### Challenge
Reproduce all of the data exactly, with no line skipped.

===== Data for processing

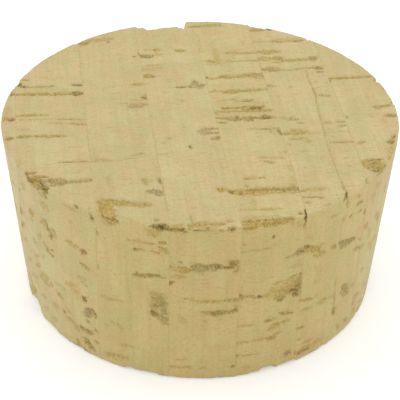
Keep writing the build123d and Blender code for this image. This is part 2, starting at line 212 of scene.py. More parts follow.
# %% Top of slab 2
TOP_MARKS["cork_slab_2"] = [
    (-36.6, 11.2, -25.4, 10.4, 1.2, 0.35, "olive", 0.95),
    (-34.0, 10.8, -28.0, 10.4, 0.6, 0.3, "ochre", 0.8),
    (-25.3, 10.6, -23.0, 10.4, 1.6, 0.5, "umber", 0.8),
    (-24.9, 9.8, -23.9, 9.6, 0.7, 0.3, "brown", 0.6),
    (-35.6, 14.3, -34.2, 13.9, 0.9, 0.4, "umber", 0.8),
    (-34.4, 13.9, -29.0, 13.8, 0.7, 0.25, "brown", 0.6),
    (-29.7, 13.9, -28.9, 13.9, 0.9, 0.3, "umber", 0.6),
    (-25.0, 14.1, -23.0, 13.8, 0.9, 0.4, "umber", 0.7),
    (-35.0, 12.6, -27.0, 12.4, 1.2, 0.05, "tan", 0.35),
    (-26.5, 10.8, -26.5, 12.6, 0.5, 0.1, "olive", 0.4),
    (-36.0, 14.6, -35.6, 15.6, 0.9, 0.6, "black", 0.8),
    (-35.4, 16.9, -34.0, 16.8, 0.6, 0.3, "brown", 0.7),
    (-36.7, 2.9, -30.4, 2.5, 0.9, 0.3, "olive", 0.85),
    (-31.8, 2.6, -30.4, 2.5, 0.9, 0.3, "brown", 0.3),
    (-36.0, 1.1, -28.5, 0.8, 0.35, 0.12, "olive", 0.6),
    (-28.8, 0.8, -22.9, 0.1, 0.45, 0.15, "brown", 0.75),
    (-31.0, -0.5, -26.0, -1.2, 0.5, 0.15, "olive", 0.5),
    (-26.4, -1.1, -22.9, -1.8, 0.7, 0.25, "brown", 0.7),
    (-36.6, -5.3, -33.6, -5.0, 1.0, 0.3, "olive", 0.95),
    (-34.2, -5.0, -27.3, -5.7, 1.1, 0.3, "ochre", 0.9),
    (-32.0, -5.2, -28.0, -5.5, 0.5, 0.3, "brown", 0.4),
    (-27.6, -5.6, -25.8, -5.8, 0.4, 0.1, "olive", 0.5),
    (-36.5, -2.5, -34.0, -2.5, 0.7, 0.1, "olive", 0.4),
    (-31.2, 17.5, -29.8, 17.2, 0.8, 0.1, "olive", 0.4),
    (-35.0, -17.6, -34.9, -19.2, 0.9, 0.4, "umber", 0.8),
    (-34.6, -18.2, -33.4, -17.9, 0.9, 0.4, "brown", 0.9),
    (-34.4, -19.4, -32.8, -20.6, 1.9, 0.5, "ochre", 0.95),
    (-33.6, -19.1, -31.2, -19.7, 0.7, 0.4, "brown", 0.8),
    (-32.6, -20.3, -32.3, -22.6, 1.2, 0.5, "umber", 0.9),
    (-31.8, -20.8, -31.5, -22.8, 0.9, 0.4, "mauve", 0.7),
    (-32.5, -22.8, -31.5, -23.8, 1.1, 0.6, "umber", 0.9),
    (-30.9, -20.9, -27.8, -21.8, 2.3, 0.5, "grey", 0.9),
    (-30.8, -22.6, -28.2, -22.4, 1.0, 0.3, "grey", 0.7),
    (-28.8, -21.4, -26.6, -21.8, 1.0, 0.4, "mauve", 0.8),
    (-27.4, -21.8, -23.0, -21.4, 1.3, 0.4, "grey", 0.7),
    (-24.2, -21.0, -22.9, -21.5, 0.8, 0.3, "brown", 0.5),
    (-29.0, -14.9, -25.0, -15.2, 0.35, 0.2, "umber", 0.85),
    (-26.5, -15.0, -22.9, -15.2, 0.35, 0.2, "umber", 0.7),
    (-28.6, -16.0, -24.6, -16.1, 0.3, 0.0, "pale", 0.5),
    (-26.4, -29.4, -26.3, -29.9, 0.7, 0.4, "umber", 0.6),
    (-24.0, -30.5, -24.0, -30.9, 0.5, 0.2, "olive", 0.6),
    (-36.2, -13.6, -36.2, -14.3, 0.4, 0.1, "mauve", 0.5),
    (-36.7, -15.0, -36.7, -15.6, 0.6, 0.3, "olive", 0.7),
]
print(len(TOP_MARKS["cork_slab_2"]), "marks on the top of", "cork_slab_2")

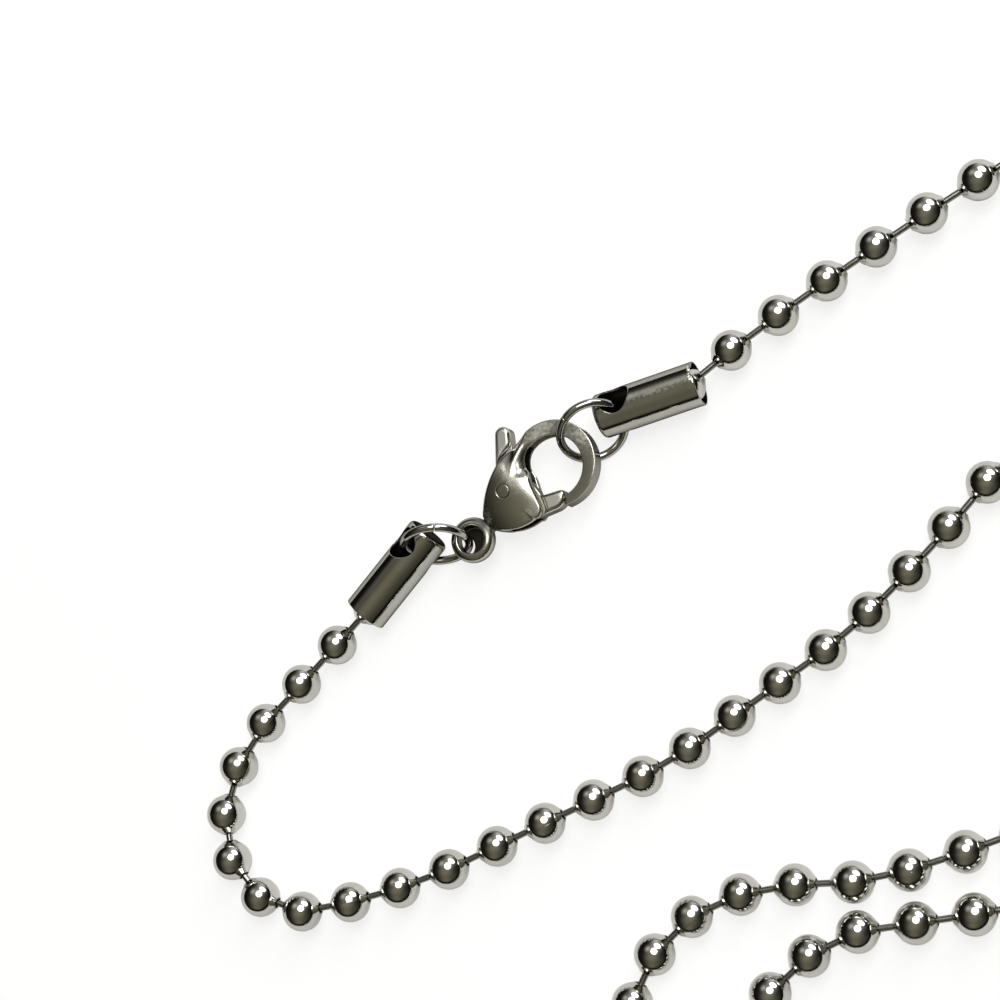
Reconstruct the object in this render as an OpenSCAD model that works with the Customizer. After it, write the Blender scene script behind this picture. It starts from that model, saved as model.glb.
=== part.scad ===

==========

### Answer to this exercise
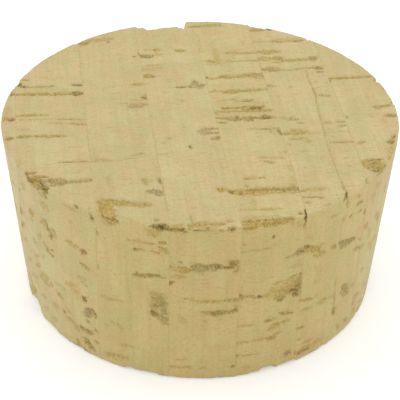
Keep writing the build123d and Blender code for this image. This is part 2, starting at line 212 of scene.py. More parts follow.
# %% Top of slab 2
TOP_MARKS["cork_slab_2"] = [
    (-36.6, 11.2, -25.4, 10.4, 1.2, 0.35, "olive", 0.95),
    (-34.0, 10.8, -28.0, 10.4, 0.6, 0.3, "ochre", 0.8),
    (-25.3, 10.6, -23.0, 10.4, 1.6, 0.5, "umber", 0.8),
    (-24.9, 9.8, -23.9, 9.6, 0.7, 0.3, "brown", 0.6),
    (-35.6, 14.3, -34.2, 13.9, 0.9, 0.4, "umber", 0.8),
    (-34.4, 13.9, -29.0, 13.8, 0.7, 0.25, "brown", 0.6),
    (-29.7, 13.9, -28.9, 13.9, 0.9, 0.3, "umber", 0.6),
    (-25.0, 14.1, -23.0, 13.8, 0.9, 0.4, "umber", 0.7),
    (-35.0, 12.6, -27.0, 12.4, 1.2, 0.05, "tan", 0.35),
    (-26.5, 10.8, -26.5, 12.6, 0.5, 0.1, "olive", 0.4),
    (-36.0, 14.6, -35.6, 15.6, 0.9, 0.6, "black", 0.8),
    (-35.4, 16.9, -34.0, 16.8, 0.6, 0.3, "brown", 0.7),
    (-36.7, 2.9, -30.4, 2.5, 0.9, 0.3, "olive", 0.85),
    (-31.8, 2.6, -30.4, 2.5, 0.9, 0.3, "brown", 0.3),
    (-36.0, 1.1, -28.5, 0.8, 0.35, 0.12, "olive", 0.6),
    (-28.8, 0.8, -22.9, 0.1, 0.45, 0.15, "brown", 0.75),
    (-31.0, -0.5, -26.0, -1.2, 0.5, 0.15, "olive", 0.5),
    (-26.4, -1.1, -22.9, -1.8, 0.7, 0.25, "brown", 0.7),
    (-36.6, -5.3, -33.6, -5.0, 1.0, 0.3, "olive", 0.95),
    (-34.2, -5.0, -27.3, -5.7, 1.1, 0.3, "ochre", 0.9),
    (-32.0, -5.2, -28.0, -5.5, 0.5, 0.3, "brown", 0.4),
    (-27.6, -5.6, -25.8, -5.8, 0.4, 0.1, "olive", 0.5),
    (-36.5, -2.5, -34.0, -2.5, 0.7, 0.1, "olive", 0.4),
    (-31.2, 17.5, -29.8, 17.2, 0.8, 0.1, "olive", 0.4),
    (-35.0, -17.6, -34.9, -19.2, 0.9, 0.4, "umber", 0.8),
    (-34.6, -18.2, -33.4, -17.9, 0.9, 0.4, "brown", 0.9),
    (-34.4, -19.4, -32.8, -20.6, 1.9, 0.5, "ochre", 0.95),
    (-33.6, -19.1, -31.2, -19.7, 0.7, 0.4, "brown", 0.8),
    (-32.6, -20.3, -32.3, -22.6, 1.2, 0.5, "umber", 0.9),
    (-31.8, -20.8, -31.5, -22.8, 0.9, 0.4, "mauve", 0.7),
    (-32.5, -22.8, -31.5, -23.8, 1.1, 0.6, "umber", 0.9),
    (-30.9, -20.9, -27.8, -21.8, 2.3, 0.5, "grey", 0.9),
    (-30.8, -22.6, -28.2, -22.4, 1.0, 0.3, "grey", 0.7),
    (-28.8, -21.4, -26.6, -21.8, 1.0, 0.4, "mauve", 0.8),
    (-27.4, -21.8, -23.0, -21.4, 1.3, 0.4, "grey", 0.7),
    (-24.2, -21.0, -22.9, -21.5, 0.8, 0.3, "brown", 0.5),
    (-29.0, -14.9, -25.0, -15.2, 0.35, 0.2, "umber", 0.85),
    (-26.5, -15.0, -22.9, -15.2, 0.35, 0.2, "umber", 0.7),
    (-28.6, -16.0, -24.6, -16.1, 0.3, 0.0, "pale", 0.5),
    (-26.4, -29.4, -26.3, -29.9, 0.7, 0.4, "umber", 0.6),
    (-24.0, -30.5, -24.0, -30.9, 0.5, 0.2, "olive", 0.6),
    (-36.2, -13.6, -36.2, -14.3, 0.4, 0.1, "mauve", 0.5),
    (-36.7, -15.0, -36.7, -15.6, 0.6, 0.3, "olive", 0.7),
]
print(len(TOP_MARKS["cork_slab_2"]), "marks on the top of", "cork_slab_2")

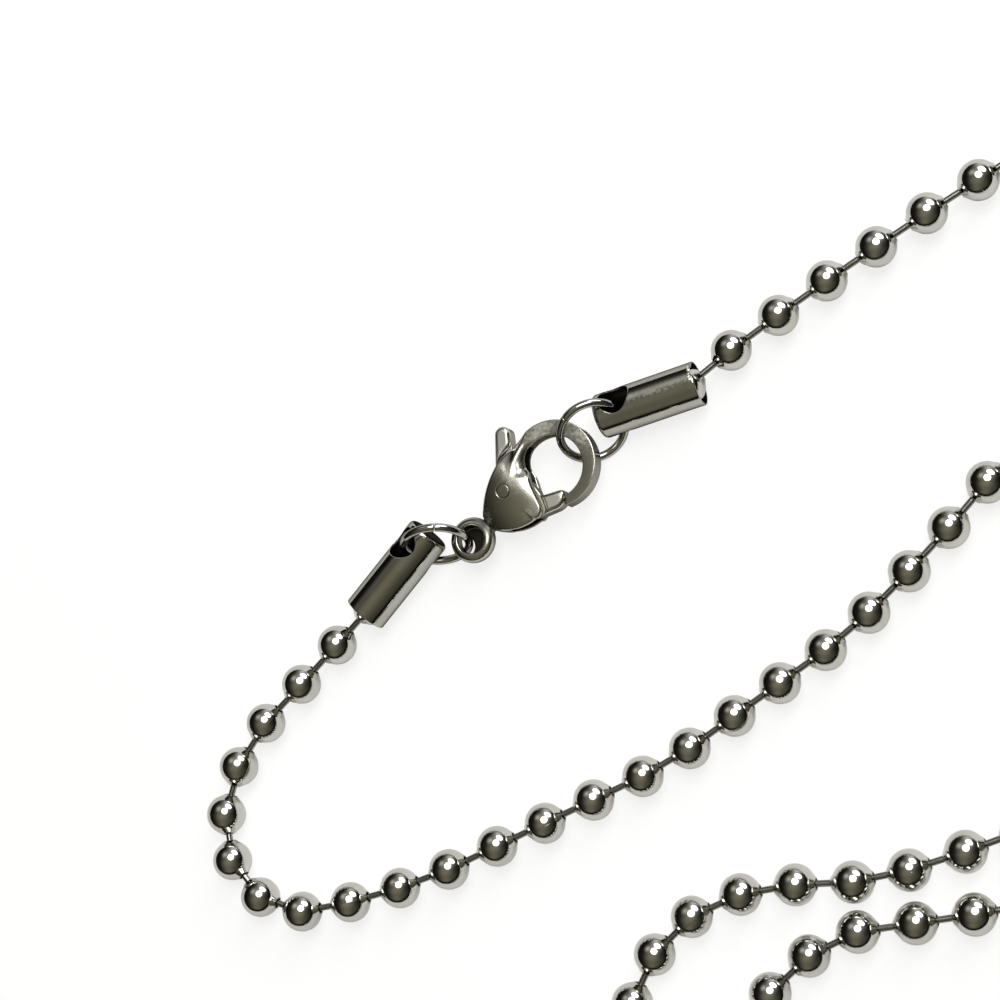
Reconstruct the object in this render as an OpenSCAD model that works with the Customizer. After it, write the Blender scene script behind this picture. It starts from that model, saved as model.glb.
=== part.scad ===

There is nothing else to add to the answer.